Geneviève CRIDLIG a dit…

« Il y faut plus de souffle, plus d'esprit et plus de transcendance, que le simple exposé de résultats techniques, souvent chiffrés, mais dépourvus de sens ou de valeurs. »

N’était-ce pas la ligne de force d’un grand homme qui vient de quitter la planète Terre : Jacques Marseille ?

J’avais une fois relevé combien sa personnalité me frappait – en dehors de toute considération politico etc. étriquée -
Que de peine... Pour moi, c’est un exemple : une telle compétence ! Un tel élan, une telle aisance, un tel rayonnement, un tel enthousiasme contre vents et marées, une telle maîtrise de l’art de la pédagogie tout azimuts, enfin un tel sourire !
Par ces qualités, je ne peux m’empêcher de le situer à côté d’Adrien Zeller, ancien Président de la région Alsace : je ne connais pas d’autres personnes dans la sphère économique, universitaire, politique, journalistique, qui possèdent cette joie profonde au cœur d’un métier public.
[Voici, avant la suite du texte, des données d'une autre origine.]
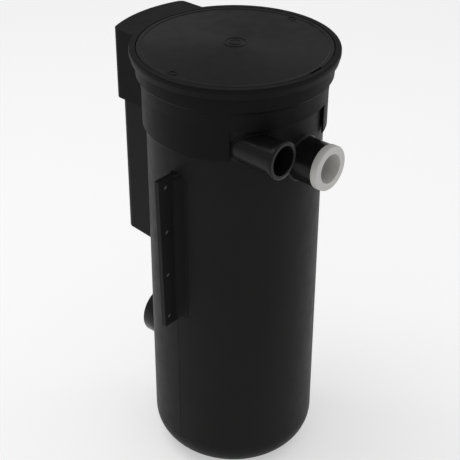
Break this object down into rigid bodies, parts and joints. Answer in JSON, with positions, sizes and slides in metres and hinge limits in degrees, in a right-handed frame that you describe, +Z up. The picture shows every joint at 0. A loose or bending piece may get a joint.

D’ailleurs, s’il est une expression qui tend à disparaître de plus en plus aussi bien des écrans que des trottoirs ou des réunions diverses, c’est bien le sourire.
Des rires, de la rigolade, des masques de rictus, la télé par exemple en surabonde jusqu’à l’indigestion mais voir un visage souriant...
Ca existe, j’en connais, mais si peu. Un charisme. Un trésor.
Eternel.

Car je crois que nous traverserons l'éternité avec tout ce que nous sommes, corps et âme, et en plus tout à fait 'dépliés'.